En ce qui concerne le réacteur, il faut reconnaître que les feux n’en sont guère éloignés: deux kilomètres tout au plus. Cependant, à la fois mes contacts sur place, l’entreprise Novarka ainsi que le Ministère des Situations d’Urgence m’ont confirmé qu’il n’y avait pas de danger. Il est vrai que la zone de Tchernobyl est une zone presque entièrement rendue à la nature où la forêt s’épanouit, mais je peux témoigner que la réalité est tout autre dans le cœur de la zone où se situe le réacteur. Ce secteur, où plusieurs milliers de personnes travaillent quotidiennement, est très protégé et très bien entretenu. Il n’y a ni forêt, ni buissons, ni broussailles. Le feu n’a donc pas de combustible et le réacteur est naturellement à l’abri, même si j’imagine, les gestionnaires du site restent vigilants.»

Quels sont les risques liés à une possible extension des incendies? 

«Au sujet du réacteur et de la radioactivité, je suis plutôt rassuré. Par contre, il y a sans doute un problème dont personne n’a encore parlé. Tchernobyl est devenue une zone de tourisme importante. Le tourisme a commencé doucement il y a plus de 20 ans et s’est développé de manière spectaculaire au cours des dernières années après notamment le succès planétaire de la série HBO qui relate d’une manière romancée mais fidèle, le drame survenu il y a plus de 30 ans. Toute une économie touristique s’est construite autour de ce site et les projets ne manquent pas.

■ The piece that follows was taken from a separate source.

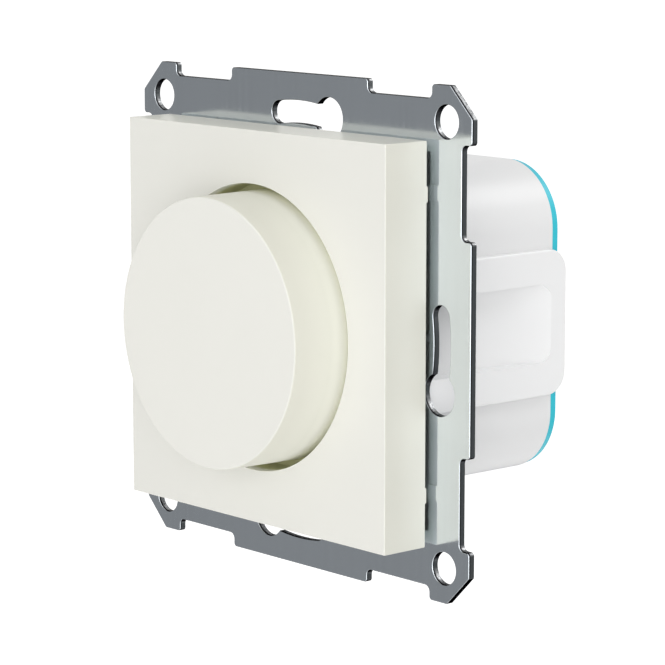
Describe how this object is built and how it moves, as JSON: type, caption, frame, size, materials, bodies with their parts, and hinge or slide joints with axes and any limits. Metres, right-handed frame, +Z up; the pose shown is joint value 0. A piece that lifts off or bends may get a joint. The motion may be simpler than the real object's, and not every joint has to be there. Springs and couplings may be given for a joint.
{
  "type": "rotary dimmer switch",
  "caption": "Rotary push dimmer insert: a knob in a square centre plate on a steel support frame that screws to a flush wall box, with the dimmer's housing behind it.",
  "frame": {"origin": "centre of the box screws' circle, on the knob's axis, in the back face of the support frame, which lies on the wall", "axes": "+Y into the wall along the knob's axis, +Z up, +X to the right as seen from the room"},
  "size_m": [0.071, 0.0464, 0.071],
  "materials": {
    "zinc_steel": "zinc plated and rolled, bright",
    "cream_plastic": "glossy cream white moulding",
    "white_plastic": "smooth white moulding",
    "turquoise_plastic": "smooth turquoise moulding",
    "nickel_brass": "nickel plated, turned",
    "spring_steel": "bright spring steel",
    "screw_steel": "zinc plated",
    "black_plastic": "moulded, fine grain",
    "board": "green glass fibre laminate",
    "phenolic": "brown laminate",
    "contact_brass": "stamped, bare",
    "heat_aluminium": "mill finish",
    "fuse_clear": "clear tube",
    "ferrite": "pressed and coated",
    "copper_wire": "lacquered copper",
    "yellow_film": "moulded box",
    "sleeve_blue": "shrink sleeve",
    "resistor_glaze": "lacquered"
  },
  "bodies": {
    "root": {"support_frame": "zinc_steel", "carrier": "white_plastic", "centre_plate": "cream_plastic", "bush": "nickel_brass", "washer": "screw_steel", "nut": "nickel_brass", "resistance_track": "phenolic", "control_can": "spring_steel", "switch_body": "black_plastic", "switch_contacts": "contact_brass", "return_spring": "spring_steel", "housing": "white_plastic", "rear_cover": "turquoise_plastic", "frame_screws": "screw_steel", "circuit_board": "board", "terminal_block": "black_plastic", "terminal_cages": "contact_brass", "terminal_screws": "screw_steel", "heat_plate": "heat_aluminium", "triac": "black_plastic", "triac_screw": "screw_steel", "fuse_glass": "fuse_clear", "fuse_caps": "spring_steel", "fuse_clips": "spring_steel", "choke_core": "ferrite", "choke_winding": "copper_wire", "line_capacitor": "yellow_film", "smoothing_capacitor": "sleeve_blue", "resistors": "resistor_glaze", "diac": "resistor_glaze"},
    "pusher": {"switch_plunger": "white_plastic", "contact_bridge": "contact_brass"},
    "dial": {"knob": "cream_plastic", "knob_clip": "spring_steel", "shaft": "nickel_brass"},
    "wiper": {"wiper": "black_plastic"}
  },
  "joints": [
    {"name": "push", "type": "slide", "parent": "root", "child": "pusher", "axis": [0, 1, 0], "range_m": [0, 0.001], "stiffness_N_per_m": 2500, "springref_m": -0.001, "deforming": ["return_spring"]},
    {"name": "knob_turn", "type": "hinge", "parent": "pusher", "child": "dial", "pos_m": [0, 0, 0], "axis": [0, 1, 0], "range_deg": [-150, 150]},
    {"name": "wiper_turn", "type": "hinge", "parent": "root", "child": "wiper", "pos_m": [0, 0, 0], "axis": [0, 1, 0], "range_deg": [-150, 150]}
  ],
  "couplings": [
    {"joint": "wiper_turn", "follows": "knob_turn", "ratio": 1}
  ]
}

Aujourd’hui, les ruines de Tchernobyl, celles de la ville de Prypiat, mais aussi celles des nombreux villages et petites villes, des installations industrielles, des fermes collectives, des camps de vacances pour enfants constituent un des grands intérêts de la zone. Nombre d’entre elles sont apparemment parties en fumée et ceci est peut-être en passe de remettre en cause les projets de développement touristique. Cela m’attriste car la visite de la zone m’a beaucoup marquée. Il s’agit d’un lieu  naturel remarquable, mais je sais que la nature, comme toujours, reprendra ses droits rapidement.

Tchernobyl n’est pas un lieu faisant l’objet d’une curiosité «malsaine», comme on l’entend parfois. Il s’agit d’un morceau d’Ukraine qui renferme une partie de l’histoire du 20ème siècle et qu’il est instructif et passionnant de visiter.»